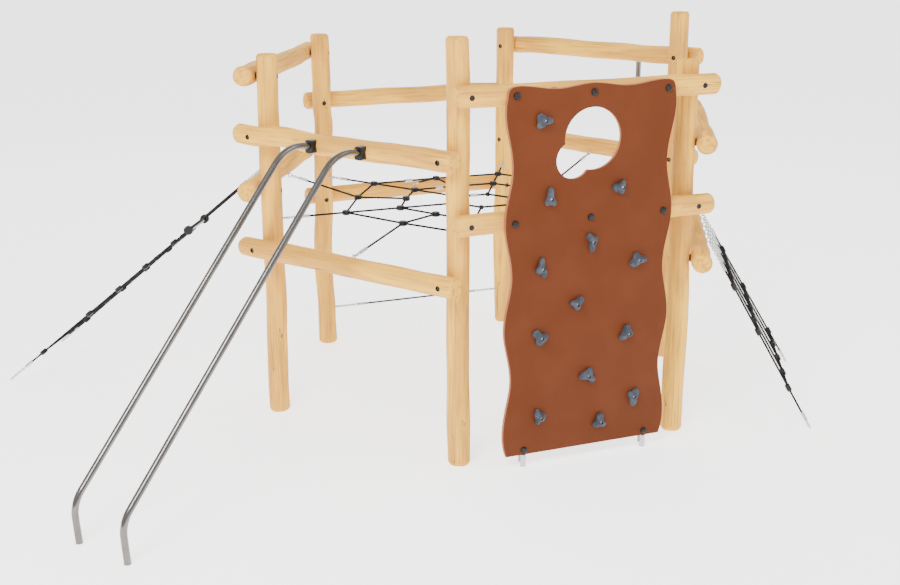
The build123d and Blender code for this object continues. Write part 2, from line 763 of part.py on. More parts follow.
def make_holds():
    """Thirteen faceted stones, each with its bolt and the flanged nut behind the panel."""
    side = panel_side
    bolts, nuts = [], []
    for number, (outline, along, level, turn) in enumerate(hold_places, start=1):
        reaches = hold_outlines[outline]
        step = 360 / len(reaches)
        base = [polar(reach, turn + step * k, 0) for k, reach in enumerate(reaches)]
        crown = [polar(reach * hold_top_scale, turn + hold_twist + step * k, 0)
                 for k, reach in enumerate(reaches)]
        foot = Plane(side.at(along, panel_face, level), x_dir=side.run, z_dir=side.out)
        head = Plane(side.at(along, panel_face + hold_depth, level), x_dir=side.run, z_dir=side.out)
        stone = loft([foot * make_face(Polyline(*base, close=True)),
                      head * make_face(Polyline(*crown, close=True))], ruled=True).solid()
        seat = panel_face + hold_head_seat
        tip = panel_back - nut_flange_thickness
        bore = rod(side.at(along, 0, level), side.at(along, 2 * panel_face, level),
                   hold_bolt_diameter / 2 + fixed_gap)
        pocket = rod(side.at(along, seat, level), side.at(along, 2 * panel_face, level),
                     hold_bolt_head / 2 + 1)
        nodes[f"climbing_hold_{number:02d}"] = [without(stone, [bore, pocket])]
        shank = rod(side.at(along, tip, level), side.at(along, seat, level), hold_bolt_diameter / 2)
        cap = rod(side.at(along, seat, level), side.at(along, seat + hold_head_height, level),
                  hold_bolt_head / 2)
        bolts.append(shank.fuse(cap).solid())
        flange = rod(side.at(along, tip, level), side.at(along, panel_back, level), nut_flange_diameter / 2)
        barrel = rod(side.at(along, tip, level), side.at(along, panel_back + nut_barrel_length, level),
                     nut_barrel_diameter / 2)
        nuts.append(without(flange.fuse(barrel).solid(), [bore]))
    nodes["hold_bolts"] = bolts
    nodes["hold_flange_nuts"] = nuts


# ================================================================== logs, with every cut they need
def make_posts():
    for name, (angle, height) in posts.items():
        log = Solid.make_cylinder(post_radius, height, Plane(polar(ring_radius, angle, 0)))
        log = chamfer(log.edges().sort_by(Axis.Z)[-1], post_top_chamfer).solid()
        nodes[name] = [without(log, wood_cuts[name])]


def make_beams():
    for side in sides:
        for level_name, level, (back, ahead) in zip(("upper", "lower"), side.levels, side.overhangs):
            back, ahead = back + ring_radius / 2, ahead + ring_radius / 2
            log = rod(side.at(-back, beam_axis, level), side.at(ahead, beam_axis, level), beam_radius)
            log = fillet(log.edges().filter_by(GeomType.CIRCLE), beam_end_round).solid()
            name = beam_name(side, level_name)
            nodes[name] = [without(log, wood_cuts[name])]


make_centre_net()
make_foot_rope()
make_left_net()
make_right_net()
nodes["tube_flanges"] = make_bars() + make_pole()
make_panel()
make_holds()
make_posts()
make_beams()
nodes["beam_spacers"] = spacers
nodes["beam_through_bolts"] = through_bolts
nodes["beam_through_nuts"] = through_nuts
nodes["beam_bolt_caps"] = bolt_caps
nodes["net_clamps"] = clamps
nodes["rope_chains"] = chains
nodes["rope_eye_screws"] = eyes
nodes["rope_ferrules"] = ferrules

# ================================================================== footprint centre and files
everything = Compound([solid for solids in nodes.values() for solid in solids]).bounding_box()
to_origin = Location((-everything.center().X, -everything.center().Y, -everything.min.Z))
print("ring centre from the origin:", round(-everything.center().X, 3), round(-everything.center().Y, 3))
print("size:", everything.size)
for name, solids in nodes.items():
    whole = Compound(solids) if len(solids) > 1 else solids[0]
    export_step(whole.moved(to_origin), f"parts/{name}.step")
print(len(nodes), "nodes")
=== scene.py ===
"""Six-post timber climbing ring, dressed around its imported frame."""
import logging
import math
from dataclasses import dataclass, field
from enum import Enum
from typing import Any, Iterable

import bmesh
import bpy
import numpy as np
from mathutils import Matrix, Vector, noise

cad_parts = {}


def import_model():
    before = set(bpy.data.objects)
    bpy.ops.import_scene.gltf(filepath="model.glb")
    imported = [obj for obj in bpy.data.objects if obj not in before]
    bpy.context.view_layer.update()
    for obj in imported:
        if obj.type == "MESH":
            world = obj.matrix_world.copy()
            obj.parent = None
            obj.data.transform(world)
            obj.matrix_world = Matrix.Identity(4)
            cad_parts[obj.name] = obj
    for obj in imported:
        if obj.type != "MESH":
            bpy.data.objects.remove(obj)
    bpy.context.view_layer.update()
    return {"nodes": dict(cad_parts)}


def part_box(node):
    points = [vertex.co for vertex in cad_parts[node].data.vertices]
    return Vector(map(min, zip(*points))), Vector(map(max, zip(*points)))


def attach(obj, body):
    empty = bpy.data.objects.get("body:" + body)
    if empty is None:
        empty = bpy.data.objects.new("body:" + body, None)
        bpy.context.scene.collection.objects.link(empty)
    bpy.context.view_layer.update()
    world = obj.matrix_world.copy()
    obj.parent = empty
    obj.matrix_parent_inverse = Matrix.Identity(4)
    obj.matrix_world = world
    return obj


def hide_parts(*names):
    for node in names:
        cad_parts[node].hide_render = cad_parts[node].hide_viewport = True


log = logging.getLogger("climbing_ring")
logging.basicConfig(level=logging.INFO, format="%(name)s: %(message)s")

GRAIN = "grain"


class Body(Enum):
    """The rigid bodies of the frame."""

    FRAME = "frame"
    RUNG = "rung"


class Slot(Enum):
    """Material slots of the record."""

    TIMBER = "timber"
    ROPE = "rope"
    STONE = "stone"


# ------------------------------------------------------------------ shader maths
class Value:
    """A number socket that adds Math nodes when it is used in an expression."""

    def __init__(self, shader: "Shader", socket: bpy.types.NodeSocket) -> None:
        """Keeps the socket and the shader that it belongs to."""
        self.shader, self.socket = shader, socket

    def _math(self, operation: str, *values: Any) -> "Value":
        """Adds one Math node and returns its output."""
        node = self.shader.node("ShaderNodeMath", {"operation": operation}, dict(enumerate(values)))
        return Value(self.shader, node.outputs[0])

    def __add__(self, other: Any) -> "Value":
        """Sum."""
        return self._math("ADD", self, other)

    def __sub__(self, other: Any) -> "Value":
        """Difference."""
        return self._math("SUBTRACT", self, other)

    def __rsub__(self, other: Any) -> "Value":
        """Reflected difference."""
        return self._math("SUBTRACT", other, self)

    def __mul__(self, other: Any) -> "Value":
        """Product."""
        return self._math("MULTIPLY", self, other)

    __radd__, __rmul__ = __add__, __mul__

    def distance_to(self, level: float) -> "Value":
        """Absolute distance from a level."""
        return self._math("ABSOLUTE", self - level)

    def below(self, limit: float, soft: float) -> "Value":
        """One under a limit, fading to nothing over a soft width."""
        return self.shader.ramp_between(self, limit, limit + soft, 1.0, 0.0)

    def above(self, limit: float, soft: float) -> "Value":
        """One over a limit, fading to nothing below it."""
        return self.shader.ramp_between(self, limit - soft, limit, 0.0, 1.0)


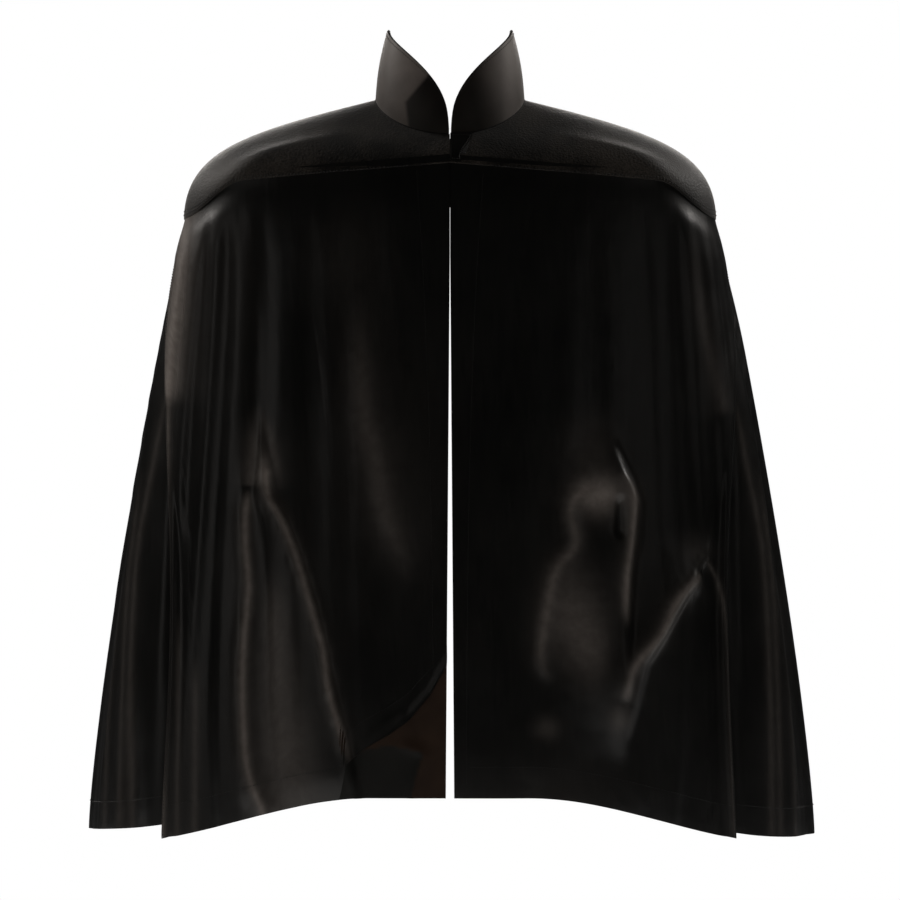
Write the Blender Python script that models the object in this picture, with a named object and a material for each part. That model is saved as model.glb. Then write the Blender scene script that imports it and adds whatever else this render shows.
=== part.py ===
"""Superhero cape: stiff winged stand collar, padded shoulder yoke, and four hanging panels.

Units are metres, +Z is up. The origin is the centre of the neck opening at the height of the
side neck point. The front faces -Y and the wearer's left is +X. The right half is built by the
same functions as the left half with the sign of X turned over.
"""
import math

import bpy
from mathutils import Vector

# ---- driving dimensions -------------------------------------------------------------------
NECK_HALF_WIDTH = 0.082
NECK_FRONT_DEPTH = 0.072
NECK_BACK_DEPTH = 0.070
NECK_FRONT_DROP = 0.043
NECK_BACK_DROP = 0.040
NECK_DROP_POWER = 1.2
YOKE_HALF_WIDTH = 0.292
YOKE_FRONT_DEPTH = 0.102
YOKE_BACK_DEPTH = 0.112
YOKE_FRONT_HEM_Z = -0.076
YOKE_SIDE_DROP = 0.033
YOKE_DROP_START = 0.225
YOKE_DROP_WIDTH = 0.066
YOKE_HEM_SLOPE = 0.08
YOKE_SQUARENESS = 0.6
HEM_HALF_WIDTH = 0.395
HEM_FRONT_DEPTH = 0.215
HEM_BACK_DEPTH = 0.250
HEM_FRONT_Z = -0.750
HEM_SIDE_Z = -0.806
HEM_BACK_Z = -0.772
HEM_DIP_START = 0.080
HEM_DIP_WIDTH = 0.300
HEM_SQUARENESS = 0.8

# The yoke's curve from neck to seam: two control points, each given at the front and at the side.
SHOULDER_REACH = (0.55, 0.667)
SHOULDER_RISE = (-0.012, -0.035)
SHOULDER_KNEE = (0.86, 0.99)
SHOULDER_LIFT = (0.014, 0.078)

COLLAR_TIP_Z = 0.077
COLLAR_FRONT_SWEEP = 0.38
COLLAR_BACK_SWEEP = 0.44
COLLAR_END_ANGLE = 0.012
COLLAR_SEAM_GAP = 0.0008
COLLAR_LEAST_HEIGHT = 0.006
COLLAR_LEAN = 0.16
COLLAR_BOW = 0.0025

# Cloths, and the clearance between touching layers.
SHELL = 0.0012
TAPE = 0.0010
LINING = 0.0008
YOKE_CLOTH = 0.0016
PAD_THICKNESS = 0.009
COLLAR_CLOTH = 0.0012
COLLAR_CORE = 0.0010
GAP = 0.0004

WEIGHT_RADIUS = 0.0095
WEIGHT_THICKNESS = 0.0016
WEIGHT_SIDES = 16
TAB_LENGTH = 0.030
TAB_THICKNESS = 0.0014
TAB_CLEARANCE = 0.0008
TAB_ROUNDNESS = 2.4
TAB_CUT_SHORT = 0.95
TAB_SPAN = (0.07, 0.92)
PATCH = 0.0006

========

### EXERCISE DIRECTIONS
Search the listing above for the string "else". Copy every line that contains it.

### RESPONSE
    whole = Compound(solids) if len(solids) > 1 else solids[0]
Write the Blender Python script that models the object in this picture, with a named object and a material for each part. That model is saved as model.glb. Then write the Blender scene script that imports it and adds whatever else this render shows.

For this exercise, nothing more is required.